What the task asks -
Print the data exactly as it is given, please.

Given material -
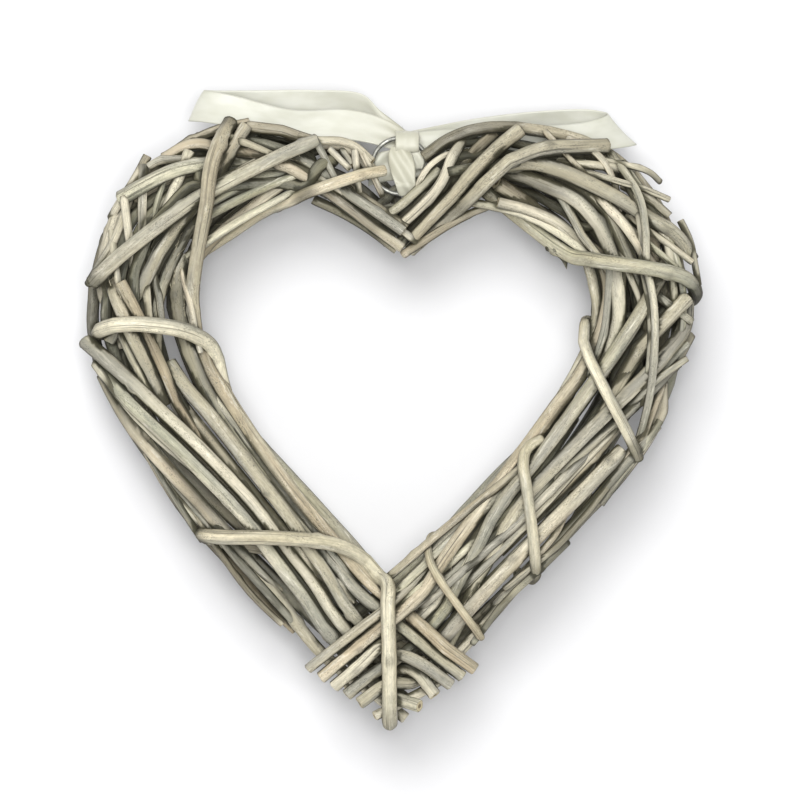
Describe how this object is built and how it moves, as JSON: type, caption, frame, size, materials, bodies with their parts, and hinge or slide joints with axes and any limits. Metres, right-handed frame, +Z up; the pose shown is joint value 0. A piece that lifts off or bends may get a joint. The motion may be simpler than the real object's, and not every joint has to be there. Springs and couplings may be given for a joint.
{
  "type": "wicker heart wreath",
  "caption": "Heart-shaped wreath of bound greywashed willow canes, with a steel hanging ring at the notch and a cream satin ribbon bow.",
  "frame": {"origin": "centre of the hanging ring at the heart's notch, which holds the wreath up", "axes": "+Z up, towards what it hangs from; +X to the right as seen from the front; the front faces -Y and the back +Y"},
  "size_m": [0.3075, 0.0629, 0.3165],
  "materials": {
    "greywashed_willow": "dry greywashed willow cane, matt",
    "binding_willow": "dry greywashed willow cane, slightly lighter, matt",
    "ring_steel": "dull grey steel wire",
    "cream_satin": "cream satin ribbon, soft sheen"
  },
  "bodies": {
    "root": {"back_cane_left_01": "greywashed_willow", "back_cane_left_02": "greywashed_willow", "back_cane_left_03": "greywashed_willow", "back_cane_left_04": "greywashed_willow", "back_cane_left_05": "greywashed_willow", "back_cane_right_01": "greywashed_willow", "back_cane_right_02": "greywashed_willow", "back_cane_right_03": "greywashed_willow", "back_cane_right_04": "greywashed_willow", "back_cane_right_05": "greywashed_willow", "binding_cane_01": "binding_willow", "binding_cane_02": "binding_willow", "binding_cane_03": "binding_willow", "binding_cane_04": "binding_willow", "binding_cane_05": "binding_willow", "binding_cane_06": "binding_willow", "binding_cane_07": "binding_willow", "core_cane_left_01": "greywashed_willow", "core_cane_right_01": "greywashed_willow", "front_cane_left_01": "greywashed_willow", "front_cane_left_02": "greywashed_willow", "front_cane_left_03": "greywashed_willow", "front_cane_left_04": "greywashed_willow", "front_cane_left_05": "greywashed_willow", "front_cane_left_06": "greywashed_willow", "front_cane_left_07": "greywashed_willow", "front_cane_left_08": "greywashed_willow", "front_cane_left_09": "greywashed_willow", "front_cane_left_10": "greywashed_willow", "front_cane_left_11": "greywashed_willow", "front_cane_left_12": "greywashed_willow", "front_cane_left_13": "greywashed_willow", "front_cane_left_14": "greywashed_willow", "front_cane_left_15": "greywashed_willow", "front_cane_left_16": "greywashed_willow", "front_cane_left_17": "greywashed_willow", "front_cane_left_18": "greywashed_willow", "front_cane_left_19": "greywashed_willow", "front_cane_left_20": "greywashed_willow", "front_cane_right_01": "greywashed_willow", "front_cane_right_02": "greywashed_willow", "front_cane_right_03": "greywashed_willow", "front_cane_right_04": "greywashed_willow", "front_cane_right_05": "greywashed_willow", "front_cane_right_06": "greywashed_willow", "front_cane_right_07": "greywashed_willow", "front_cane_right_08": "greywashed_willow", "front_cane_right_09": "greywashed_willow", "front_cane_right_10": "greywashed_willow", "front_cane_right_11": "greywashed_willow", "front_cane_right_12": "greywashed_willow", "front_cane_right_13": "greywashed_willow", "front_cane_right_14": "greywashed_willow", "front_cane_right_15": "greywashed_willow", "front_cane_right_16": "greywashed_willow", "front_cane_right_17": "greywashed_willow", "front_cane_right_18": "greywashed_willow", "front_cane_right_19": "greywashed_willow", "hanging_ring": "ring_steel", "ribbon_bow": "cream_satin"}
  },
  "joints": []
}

The result -
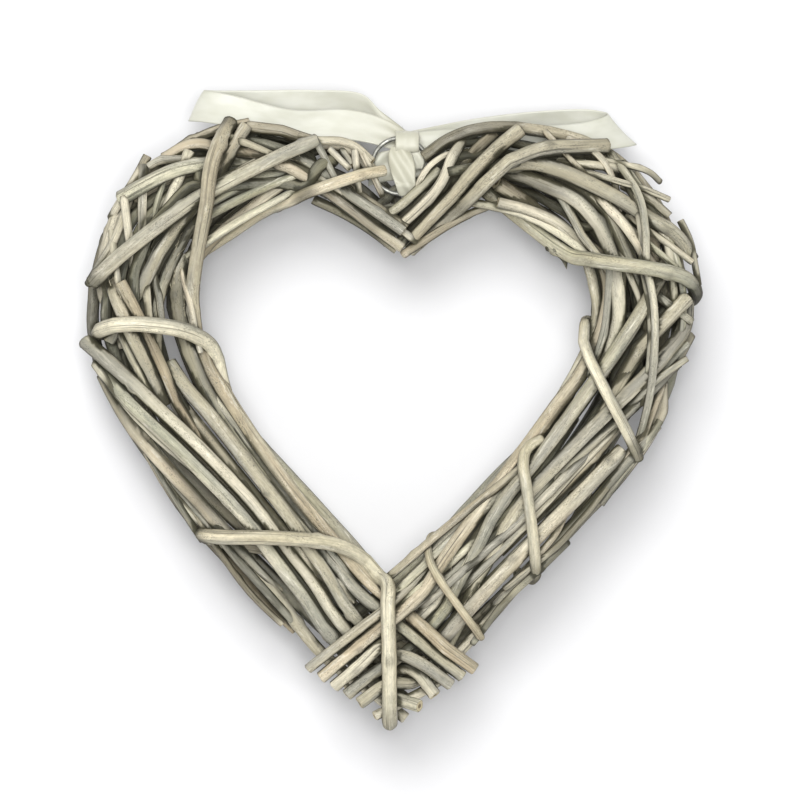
Describe how this object is built and how it moves, as JSON: type, caption, frame, size, materials, bodies with their parts, and hinge or slide joints with axes and any limits. Metres, right-handed frame, +Z up; the pose shown is joint value 0. A piece that lifts off or bends may get a joint. The motion may be simpler than the real object's, and not every joint has to be there. Springs and couplings may be given for a joint.
{
  "type": "wicker heart wreath",
  "caption": "Heart-shaped wreath of bound greywashed willow canes, with a steel hanging ring at the notch and a cream satin ribbon bow.",
  "frame": {"origin": "centre of the hanging ring at the heart's notch, which holds the wreath up", "axes": "+Z up, towards what it hangs from; +X to the right as seen from the front; the front faces -Y and the back +Y"},
  "size_m": [0.3075, 0.0629, 0.3165],
  "materials": {
    "greywashed_willow": "dry greywashed willow cane, matt",
    "binding_willow": "dry greywashed willow cane, slightly lighter, matt",
    "ring_steel": "dull grey steel wire",
    "cream_satin": "cream satin ribbon, soft sheen"
  },
  "bodies": {
    "root": {"back_cane_left_01": "greywashed_willow", "back_cane_left_02": "greywashed_willow", "back_cane_left_03": "greywashed_willow", "back_cane_left_04": "greywashed_willow", "back_cane_left_05": "greywashed_willow", "back_cane_right_01": "greywashed_willow", "back_cane_right_02": "greywashed_willow", "back_cane_right_03": "greywashed_willow", "back_cane_right_04": "greywashed_willow", "back_cane_right_05": "greywashed_willow", "binding_cane_01": "binding_willow", "binding_cane_02": "binding_willow", "binding_cane_03": "binding_willow", "binding_cane_04": "binding_willow", "binding_cane_05": "binding_willow", "binding_cane_06": "binding_willow", "binding_cane_07": "binding_willow", "core_cane_left_01": "greywashed_willow", "core_cane_right_01": "greywashed_willow", "front_cane_left_01": "greywashed_willow", "front_cane_left_02": "greywashed_willow", "front_cane_left_03": "greywashed_willow", "front_cane_left_04": "greywashed_willow", "front_cane_left_05": "greywashed_willow", "front_cane_left_06": "greywashed_willow", "front_cane_left_07": "greywashed_willow", "front_cane_left_08": "greywashed_willow", "front_cane_left_09": "greywashed_willow", "front_cane_left_10": "greywashed_willow", "front_cane_left_11": "greywashed_willow", "front_cane_left_12": "greywashed_willow", "front_cane_left_13": "greywashed_willow", "front_cane_left_14": "greywashed_willow", "front_cane_left_15": "greywashed_willow", "front_cane_left_16": "greywashed_willow", "front_cane_left_17": "greywashed_willow", "front_cane_left_18": "greywashed_willow", "front_cane_left_19": "greywashed_willow", "front_cane_left_20": "greywashed_willow", "front_cane_right_01": "greywashed_willow", "front_cane_right_02": "greywashed_willow", "front_cane_right_03": "greywashed_willow", "front_cane_right_04": "greywashed_willow", "front_cane_right_05": "greywashed_willow", "front_cane_right_06": "greywashed_willow", "front_cane_right_07": "greywashed_willow", "front_cane_right_08": "greywashed_willow", "front_cane_right_09": "greywashed_willow", "front_cane_right_10": "greywashed_willow", "front_cane_right_11": "greywashed_willow", "front_cane_right_12": "greywashed_willow", "front_cane_right_13": "greywashed_willow", "front_cane_right_14": "greywashed_willow", "front_cane_right_15": "greywashed_willow", "front_cane_right_16": "greywashed_willow", "front_cane_right_17": "greywashed_willow", "front_cane_right_18": "greywashed_willow", "front_cane_right_19": "greywashed_willow", "hanging_ring": "ring_steel", "ribbon_bow": "cream_satin"}
  },
  "joints": []
}